-- SUPPLIED DATA --

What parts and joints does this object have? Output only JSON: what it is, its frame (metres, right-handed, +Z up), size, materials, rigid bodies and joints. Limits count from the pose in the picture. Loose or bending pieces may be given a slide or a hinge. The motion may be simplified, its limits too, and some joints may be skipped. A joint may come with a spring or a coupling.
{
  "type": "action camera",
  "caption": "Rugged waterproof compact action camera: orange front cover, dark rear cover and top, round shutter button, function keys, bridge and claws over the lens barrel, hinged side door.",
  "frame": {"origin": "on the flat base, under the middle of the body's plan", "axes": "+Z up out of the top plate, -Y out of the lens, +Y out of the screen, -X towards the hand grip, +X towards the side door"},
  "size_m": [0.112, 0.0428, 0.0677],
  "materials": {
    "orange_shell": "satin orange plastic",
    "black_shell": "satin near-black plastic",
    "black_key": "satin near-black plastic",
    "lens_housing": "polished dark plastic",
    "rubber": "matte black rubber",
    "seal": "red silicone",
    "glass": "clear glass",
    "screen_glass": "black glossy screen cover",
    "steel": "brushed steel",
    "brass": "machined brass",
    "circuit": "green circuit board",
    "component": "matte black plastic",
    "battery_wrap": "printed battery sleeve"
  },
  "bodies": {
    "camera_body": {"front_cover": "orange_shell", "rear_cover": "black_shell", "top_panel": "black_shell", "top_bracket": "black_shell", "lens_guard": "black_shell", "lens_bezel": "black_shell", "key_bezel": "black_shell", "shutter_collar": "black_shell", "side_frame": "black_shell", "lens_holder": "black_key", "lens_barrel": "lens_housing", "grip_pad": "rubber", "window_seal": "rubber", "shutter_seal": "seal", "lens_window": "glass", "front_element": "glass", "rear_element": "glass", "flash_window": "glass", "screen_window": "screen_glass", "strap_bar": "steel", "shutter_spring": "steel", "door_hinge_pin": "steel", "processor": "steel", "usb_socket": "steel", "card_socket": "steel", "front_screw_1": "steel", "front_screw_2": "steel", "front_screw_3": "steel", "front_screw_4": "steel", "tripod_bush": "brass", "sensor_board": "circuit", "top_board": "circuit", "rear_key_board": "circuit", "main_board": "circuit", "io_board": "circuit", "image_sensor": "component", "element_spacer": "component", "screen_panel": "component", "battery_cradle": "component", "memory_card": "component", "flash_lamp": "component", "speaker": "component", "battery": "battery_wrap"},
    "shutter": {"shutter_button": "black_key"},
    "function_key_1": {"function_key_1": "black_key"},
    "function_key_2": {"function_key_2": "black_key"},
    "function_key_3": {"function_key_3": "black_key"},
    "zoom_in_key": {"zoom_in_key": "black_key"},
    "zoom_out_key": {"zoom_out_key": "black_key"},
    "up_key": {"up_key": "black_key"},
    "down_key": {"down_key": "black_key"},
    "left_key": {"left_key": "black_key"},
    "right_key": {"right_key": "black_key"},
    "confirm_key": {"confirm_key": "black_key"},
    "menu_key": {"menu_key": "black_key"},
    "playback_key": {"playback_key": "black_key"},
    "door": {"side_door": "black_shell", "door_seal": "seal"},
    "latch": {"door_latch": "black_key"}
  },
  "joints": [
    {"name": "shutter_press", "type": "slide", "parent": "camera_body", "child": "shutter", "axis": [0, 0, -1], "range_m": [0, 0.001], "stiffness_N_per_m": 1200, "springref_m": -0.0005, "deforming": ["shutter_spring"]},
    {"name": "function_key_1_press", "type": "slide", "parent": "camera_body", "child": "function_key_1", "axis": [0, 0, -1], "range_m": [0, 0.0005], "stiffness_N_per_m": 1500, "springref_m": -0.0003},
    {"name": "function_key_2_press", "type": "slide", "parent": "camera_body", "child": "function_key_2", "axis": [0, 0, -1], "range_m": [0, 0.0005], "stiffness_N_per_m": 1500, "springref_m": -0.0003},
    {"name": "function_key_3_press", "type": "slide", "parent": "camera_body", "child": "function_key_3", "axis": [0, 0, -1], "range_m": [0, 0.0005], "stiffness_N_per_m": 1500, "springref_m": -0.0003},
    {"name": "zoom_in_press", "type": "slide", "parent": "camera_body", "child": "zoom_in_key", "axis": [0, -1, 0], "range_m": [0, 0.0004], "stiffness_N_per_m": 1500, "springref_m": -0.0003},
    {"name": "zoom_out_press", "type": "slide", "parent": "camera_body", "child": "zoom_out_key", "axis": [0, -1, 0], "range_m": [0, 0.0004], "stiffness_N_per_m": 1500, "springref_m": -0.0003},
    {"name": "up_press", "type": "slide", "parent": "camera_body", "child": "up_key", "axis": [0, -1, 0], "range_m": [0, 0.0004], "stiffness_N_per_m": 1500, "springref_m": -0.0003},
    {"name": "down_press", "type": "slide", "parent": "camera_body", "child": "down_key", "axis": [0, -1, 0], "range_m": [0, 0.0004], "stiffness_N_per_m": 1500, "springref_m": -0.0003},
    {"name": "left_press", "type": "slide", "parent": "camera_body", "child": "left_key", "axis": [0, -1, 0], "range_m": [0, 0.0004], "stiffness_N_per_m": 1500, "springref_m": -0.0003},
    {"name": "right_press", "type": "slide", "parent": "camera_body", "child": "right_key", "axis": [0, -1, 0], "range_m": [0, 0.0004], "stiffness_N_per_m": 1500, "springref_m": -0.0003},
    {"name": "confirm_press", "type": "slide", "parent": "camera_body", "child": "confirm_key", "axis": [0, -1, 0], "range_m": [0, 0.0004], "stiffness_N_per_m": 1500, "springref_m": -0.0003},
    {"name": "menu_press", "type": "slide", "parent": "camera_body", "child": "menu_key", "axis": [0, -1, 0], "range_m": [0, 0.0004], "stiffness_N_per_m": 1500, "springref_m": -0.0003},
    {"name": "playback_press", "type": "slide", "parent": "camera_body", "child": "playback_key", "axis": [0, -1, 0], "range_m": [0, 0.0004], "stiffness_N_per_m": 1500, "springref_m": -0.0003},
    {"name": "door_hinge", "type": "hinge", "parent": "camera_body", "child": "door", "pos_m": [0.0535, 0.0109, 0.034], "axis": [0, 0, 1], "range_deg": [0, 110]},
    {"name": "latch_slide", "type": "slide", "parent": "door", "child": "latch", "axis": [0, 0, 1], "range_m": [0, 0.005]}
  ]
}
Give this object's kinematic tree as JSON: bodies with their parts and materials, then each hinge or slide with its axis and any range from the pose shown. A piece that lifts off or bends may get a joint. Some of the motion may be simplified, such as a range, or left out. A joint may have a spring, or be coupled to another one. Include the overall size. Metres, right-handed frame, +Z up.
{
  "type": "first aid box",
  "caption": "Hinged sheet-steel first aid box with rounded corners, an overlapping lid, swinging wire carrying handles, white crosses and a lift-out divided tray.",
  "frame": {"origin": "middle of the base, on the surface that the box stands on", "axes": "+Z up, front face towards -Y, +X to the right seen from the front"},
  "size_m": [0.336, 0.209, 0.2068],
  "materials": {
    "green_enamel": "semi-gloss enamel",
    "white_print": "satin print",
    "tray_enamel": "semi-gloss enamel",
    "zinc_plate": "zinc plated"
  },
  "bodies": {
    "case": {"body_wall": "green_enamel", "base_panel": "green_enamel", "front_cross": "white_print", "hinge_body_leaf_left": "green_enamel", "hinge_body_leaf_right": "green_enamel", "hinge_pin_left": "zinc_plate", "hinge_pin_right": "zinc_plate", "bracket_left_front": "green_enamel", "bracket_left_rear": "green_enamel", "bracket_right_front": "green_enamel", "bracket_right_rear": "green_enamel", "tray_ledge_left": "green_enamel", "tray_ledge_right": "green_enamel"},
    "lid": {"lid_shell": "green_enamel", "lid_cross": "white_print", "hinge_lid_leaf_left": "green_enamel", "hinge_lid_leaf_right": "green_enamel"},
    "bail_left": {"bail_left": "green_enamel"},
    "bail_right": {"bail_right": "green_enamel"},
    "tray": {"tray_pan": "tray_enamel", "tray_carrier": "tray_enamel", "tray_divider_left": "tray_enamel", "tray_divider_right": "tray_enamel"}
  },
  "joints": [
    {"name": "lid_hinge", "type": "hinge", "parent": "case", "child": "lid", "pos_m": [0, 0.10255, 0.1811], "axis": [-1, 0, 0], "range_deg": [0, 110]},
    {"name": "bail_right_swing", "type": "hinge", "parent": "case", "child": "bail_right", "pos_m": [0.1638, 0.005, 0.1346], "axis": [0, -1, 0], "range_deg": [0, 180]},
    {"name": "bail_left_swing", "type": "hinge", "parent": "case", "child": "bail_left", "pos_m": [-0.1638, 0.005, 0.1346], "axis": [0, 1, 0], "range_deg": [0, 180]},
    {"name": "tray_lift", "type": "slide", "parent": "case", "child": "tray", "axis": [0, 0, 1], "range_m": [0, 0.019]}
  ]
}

-- EXERCISE DETAILS --
Go through the data and count each line that has the word "with", then give the total alone.

-- RESULT BELOW --
3